Enhancing Avro With Semantic Metadata Using Logical Types

Avro logical types add semantic meaning to primitive data types, making schemas more expressive. This blog explores their benefits and common use cases.

By 
Gurmeet Saran user avatar
Gurmeet Saran
·
Apr. 16, 25 · Tutorial
Likes (2)
Comment
Save
Tweet
Share
4.9K Views

Join the DZone community and get the full member experience.

Join For Free

Apache Avro is a widely used data format that keeps things compact and efficient while making it easy to evolve schemas over time. By default, it comes with basic data types like int, long, string, and bytes. But what if you need to store something more specific, like a date or a decimal number? That’s where logical types come in.

Logical types let you add semantic meaning to your data. They ensure that values like timestamps or IP addresses are interpreted correctly while still benefiting from Avro’s optimized encoding. We’ll also take a deep dive into a specific use case and how logical types can enhance data security by enforcing structured storage and interpretation of sensitive information.

Example Use Case

Let’s consider a customer record that contains Personally Identifiable Information (PII), such as an email address and a customer account number.
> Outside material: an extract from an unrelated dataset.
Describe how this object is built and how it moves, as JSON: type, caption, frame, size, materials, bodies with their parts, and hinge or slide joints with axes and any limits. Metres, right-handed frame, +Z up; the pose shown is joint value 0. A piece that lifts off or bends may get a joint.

Since this data is sensitive, our approach is to mask the username portion of the email address before storing it and encode the customer account number for added security. 

When retrieving the data, the system will decode the account number to restore its original value. There are various reasons for encoding customer account numbers. Here are a few of those:

  1. Most of the time, IDs are generated using an auto-increment key, so it is easy to know the growth of the system.
  2. Also, knowing the IDs of two users makes it easy to determine which user was created in the system first.
  3. Simply, when data is persisted in a third-party system, it makes sense to hide the actual internal IDs.

Data Representation at Rest
The Algorithm for Obfuscating Account Id

To obfuscate or lightly encode an account number (or any numeric field), we’ll use a neat little trick called the modular multiplicative inverse.

The Idea

We want to take a number, transform it in a reversible way, and get it back later — kind of like scrambling and unscrambling.

Let’s say the field we want to encode can have values from 0 to 255.

Step-by-Step

  1. Pick a modulus M, which should be one more than the maximum value the field can hold.
    In this case, since the max is 255, we choose M = 256.
  2. Pick a number P that’s coprime with M (i.e., they share no common factors except 1).
    Let’s go with P = 9.
  3. Now, find the modular inverse of P - a number Q such that P × Q ≡ 1 (mod M).

In simpler terms, we want some number that, when multiplied by 9 and taken modulo 256, gives 1.

Using an online calculator or doing a bit of math, we find Q = 57.

The modulo operation guarantees that the output will always stay within the range 0 to M - 1, ensuring it never goes out of bounds.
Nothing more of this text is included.